Precisamente en América Latina, la respuesta de los gobiernos nacionales a esta crisis tan compleja puede dividirse en dos bloques.
Por un lado gobiernos como el de Luis Lacalle en Uruguay o el de Guillermo Lasso en Ecuador, trataron de intervenir lo menos posible en el mercado, priorizando el ajuste fiscal a través del cierre de numerosos programas sociales, efectuando cambios que extendieron la edad de jubilación para disminuir los costos del sistema de pensiones, o a través de regulaciones para abaratar costos laborales afectando los salarios reales de forma tal que la fuerza de trabajo se convierta en factor de ajuste de los procesos productivos.
Otros gobiernos asumieron la necesidad de que el Estado tenga un rol protagónico ante la inestabilidad del mercado capitalista mundial, preservando los programas sociales, las transferencias monetarias directas a la población vía bonos y rentas e incrementando la inversión pública. Es el caso del gobierno de Andrés Manuel López Obrador en México, Luis Arce en Bolivia y recientemente Gustavo Petro en Colombia.
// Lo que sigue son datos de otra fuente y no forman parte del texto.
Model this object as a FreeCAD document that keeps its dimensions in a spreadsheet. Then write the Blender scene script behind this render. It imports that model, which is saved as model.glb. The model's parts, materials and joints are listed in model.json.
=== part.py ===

Pero no hay que caer en una visión simplista, una especie de “maniqueísmo económico” que de manera automática coloque a los gobiernos de derecha en el primer grupo y a los de izquierda en el segundo. Una mirada tan limitada no podría explicar, por ejemplo, cómo el gobierno de Alberto Fernández en Argentina, que se identifica como progresista y popular, ha seguido la orientación del ajuste fiscal, obligado por la circunstancia de tener que renegociar con el Fondo Monetario Internacional una enorme deuda externa que le heredó su predecesor Mauricio Macri. El acuerdo con el FMI ha condicionado a tal punto sus políticas económicas que el presidente Fernández no ha podido cumplir sus ofertas sociales.
Así las cosas, la pregunta para abrir el debate es: ¿cuál de ambas orientaciones está demostrando ser más eficaz para contener y remontar la crisis?